** BEGIN **

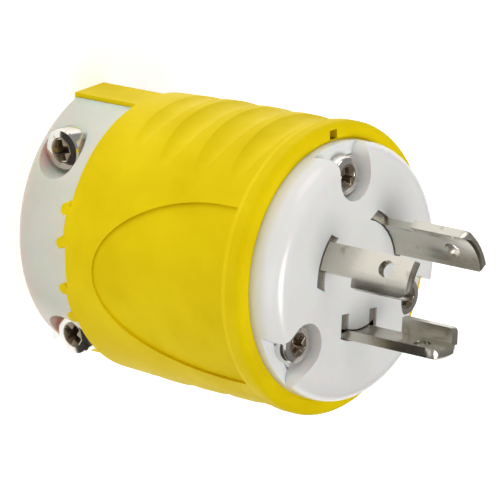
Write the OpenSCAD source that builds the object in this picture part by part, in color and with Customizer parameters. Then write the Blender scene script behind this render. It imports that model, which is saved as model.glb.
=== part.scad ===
// Locking power plug: three curved blades that push in and turn to lock, a round
// moulded housing with a cord clamp at its back, and the terminals inside it.
// The plug stands on its cord end. +Z runs up along its axis, out of the blades,
// and the origin is the centre of the mating face. Millimetres.

/* [Housing] */
// Diameter of the rim round the face
rim_d = 48.6; // [48.2:0.1:50]
// Height of the rim's raised band
rim_h = 2.6; // [1.5:0.1:4]
// Rounding of the rim's upper edge
rim_round = 0.9; // [0.4:0.1:1.2]
// How far the grip stands in from the rim
grip_inset = 0.3; // [0.1:0.05:0.5]
// How far the housing's tail, at its seam with the cord clamp, stands in from the grip
tail_inset = 0.5; // [0.3:0.05:0.8]
// Height over which the grip narrows to the seam
taper_h = 12; // [6:0.5:16]
// Height of the housing, rim to seam
housing_h = 37.8; // [36:0.1:44]
// Wall of the housing beside the face
housing_wall = 2.3; // [1.8:0.1:2.6]
// Thickness of the wall between the wiring chamber and the cord clamp
end_wall = 2.8; // [2:0.1:3.5]
// Diameter of the cord's way through that wall
passage_d = 22; // [18:0.5:23]
// Width of the small pry notch in the rim
pry_w = 1.8; // [1:0.1:3]
// Depth of the pry notch, down from the rim
pry_depth = 2.2; // [1:0.1:3]
// Direction of the pry notch, round the axis
pry_angle = 177; // [150:1:210]

/* [Grip] */
// Number of finger valleys on each side
valleys = 4; // [2:1:4]
// Distance from the rim to the first valley's middle
valley_first = 7; // [6:0.1:8]
// Distance from valley to valley
valley_pitch = 7.6; // [7:0.1:8.2]
// Depth of a valley at its deepest
valley_depth = 0.6; // [0.3:0.05:0.8]
// Width of a valley at its deepest
valley_w = 6; // [4:0.1:6.6]
// Half the angle over which a valley runs before it fades out
valley_reach = 42; // [30:1:50]
// Width of each thumb panel
panel_w = 29.8; // [20:0.5:32]
// Height of each thumb panel, down from the rim's band
panel_h = 28.2; // [20:0.1:32]
// Height of the panel's curved end
panel_end = 25.8; // [15:0.1:28]
// Depth of each thumb panel
panel_depth = 0.5; // [0.2:0.05:0.8]

/* [Face] */
// How far the face stands above the rim
face_rise = 5.3; // [4.5:0.1:6.5]
// Overall thickness of the face
face_t = 9; // [8:0.1:11]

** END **

→ **Your instructions**: Pick out every line holding the string "part" and return it.

→ **The solution**:
Write the OpenSCAD source that builds the object in this picture part by part, in color and with Customizer parameters. Then write the Blender scene script behind this render. It imports that model, which is saved as model.glb.
=== part.scad ===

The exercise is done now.